== Written task ==
Copy all the material that follows, keeping every character the same.

§ §

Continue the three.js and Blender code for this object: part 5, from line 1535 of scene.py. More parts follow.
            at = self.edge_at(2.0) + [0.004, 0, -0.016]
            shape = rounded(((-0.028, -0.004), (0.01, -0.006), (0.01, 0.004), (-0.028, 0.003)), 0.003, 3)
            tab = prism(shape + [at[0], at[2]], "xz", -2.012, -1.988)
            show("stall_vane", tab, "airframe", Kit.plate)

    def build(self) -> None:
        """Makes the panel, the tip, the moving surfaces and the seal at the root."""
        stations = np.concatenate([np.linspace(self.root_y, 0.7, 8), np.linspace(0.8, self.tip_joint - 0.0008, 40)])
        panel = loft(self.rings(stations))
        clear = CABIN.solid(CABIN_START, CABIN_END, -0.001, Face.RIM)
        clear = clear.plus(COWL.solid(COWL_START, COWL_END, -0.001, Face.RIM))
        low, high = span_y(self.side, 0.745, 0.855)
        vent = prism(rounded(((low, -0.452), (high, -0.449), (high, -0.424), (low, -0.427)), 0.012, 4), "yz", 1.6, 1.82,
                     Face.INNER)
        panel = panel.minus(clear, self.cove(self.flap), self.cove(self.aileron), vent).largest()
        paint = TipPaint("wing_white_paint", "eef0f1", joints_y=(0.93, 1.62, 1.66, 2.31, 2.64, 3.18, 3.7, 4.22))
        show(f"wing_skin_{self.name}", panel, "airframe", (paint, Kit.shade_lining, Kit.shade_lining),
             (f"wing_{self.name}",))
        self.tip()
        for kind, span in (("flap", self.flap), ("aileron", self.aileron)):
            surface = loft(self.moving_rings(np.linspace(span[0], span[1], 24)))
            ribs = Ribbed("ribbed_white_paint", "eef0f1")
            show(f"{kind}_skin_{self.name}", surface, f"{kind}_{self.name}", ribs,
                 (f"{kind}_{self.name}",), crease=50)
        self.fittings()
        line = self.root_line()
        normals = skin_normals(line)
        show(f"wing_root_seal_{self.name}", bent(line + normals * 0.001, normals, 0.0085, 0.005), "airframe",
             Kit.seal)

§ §

== Task result ==
Continue the three.js and Blender code for this object: part 5, from line 1535 of scene.py. More parts follow.
            at = self.edge_at(2.0) + [0.004, 0, -0.016]
            shape = rounded(((-0.028, -0.004), (0.01, -0.006), (0.01, 0.004), (-0.028, 0.003)), 0.003, 3)
            tab = prism(shape + [at[0], at[2]], "xz", -2.012, -1.988)
            show("stall_vane", tab, "airframe", Kit.plate)

    def build(self) -> None:
        """Makes the panel, the tip, the moving surfaces and the seal at the root."""
        stations = np.concatenate([np.linspace(self.root_y, 0.7, 8), np.linspace(0.8, self.tip_joint - 0.0008, 40)])
        panel = loft(self.rings(stations))
        clear = CABIN.solid(CABIN_START, CABIN_END, -0.001, Face.RIM)
        clear = clear.plus(COWL.solid(COWL_START, COWL_END, -0.001, Face.RIM))
        low, high = span_y(self.side, 0.745, 0.855)
        vent = prism(rounded(((low, -0.452), (high, -0.449), (high, -0.424), (low, -0.427)), 0.012, 4), "yz", 1.6, 1.82,
                     Face.INNER)
        panel = panel.minus(clear, self.cove(self.flap), self.cove(self.aileron), vent).largest()
        paint = TipPaint("wing_white_paint", "eef0f1", joints_y=(0.93, 1.62, 1.66, 2.31, 2.64, 3.18, 3.7, 4.22))
        show(f"wing_skin_{self.name}", panel, "airframe", (paint, Kit.shade_lining, Kit.shade_lining),
             (f"wing_{self.name}",))
        self.tip()
        for kind, span in (("flap", self.flap), ("aileron", self.aileron)):
            surface = loft(self.moving_rings(np.linspace(span[0], span[1], 24)))
            ribs = Ribbed("ribbed_white_paint", "eef0f1")
            show(f"{kind}_skin_{self.name}", surface, f"{kind}_{self.name}", ribs,
                 (f"{kind}_{self.name}",), crease=50)
        self.fittings()
        line = self.root_line()
        normals = skin_normals(line)
        show(f"wing_root_seal_{self.name}", bent(line + normals * 0.001, normals, 0.0085, 0.005), "airframe",
             Kit.seal)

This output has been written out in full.